Jeffrey Gore’s research centers on Renaissance literature and early modern pedagogy, with a particular interest in how religious issues – such as the redemption of fallen humanity – affected early modern debates over education and political citizenship.  His writings regularly focus on arts education, moral virtue, and religious change as contentious sites for negotiating social class in the work of authors such as William Shakespeare, Thomas Elyot, Desiderius Erasmus, and Francis Bacon, and he is currently at work on a monograph tentatively titled The Cunning of Pedagogical Reason:  Monism and Social Ontology in John Milton’s Educational Writings.  Gore performs this historical research with an eye on the present:  he considers the university classroom to be part of the ongoing debate over what it means to be a literate citizen, and he regularly works to develop new ways to make the study of language and literature more engaging and empowering.  In addition to courses on medieval and Renaissance literature, Gore also teaches classes on writing, Shakespeare and global film, and Utopian/dystopian literature.  He has been the featured scholar for the UIC School of Theatre and Music’s post-performance discussions of Shakespeare’s plays, and he recently contributed to revisions of the UIC First Year Writing curriculum.

Selected Publications

“Techne,” Shakespeare and Virtue: A Handbook, Cambridge University Press, forthcoming.
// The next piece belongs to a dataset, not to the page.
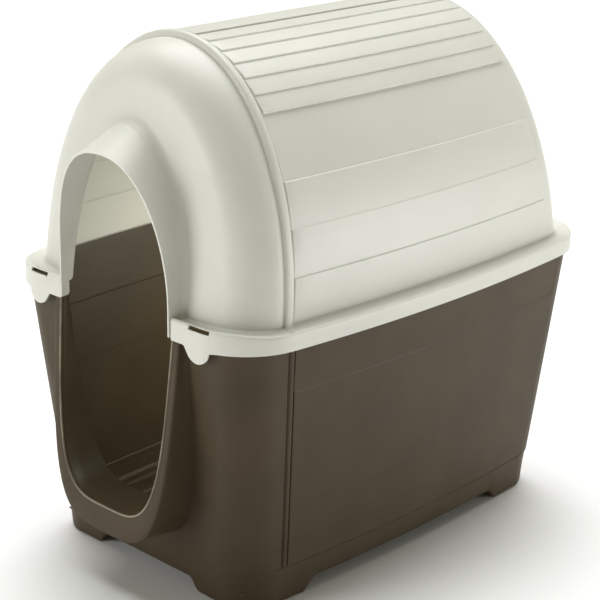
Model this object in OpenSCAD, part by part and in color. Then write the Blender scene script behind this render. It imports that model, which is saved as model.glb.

“Short Shakespeare! and the Corruption of the Young” in Chicago Shakespeare Theater:  Suiting the Action to the Word, NIU Press, 2013.

“Violence and Education from Erasmus to Milton,” Studies in Medieval and Renaissance History, 2009.

“Francis Bacon and the ‘Desserts of Poetry’:  Rhetorical Education and the Advancement of Learning,” Prose Studies, 2007.

Selected Presentations

“Home-schooling Milton: Monism and Social Ontology in Milton’s Educational Prose,” Invited Speaker, Newberry Library Milton Seminar, Fall 2021.

Post-Performance Discussion, William Shakespeare’s Love’s Labour’s Lost, UIC School of Theatre and Music, January 17, 2021.

“‘Is this the noble Moor?’: The Many Races of Shakespeare’s Othello,”  Featured Speaker, Oakton Community College Great Books Series, 2019.

Post-Performance Discussion, Rome Sweet Rome (hip-hop remix of Shakespeare's Julius Caesar), UIC School of Theatre and Music, Feb. 24, 2019.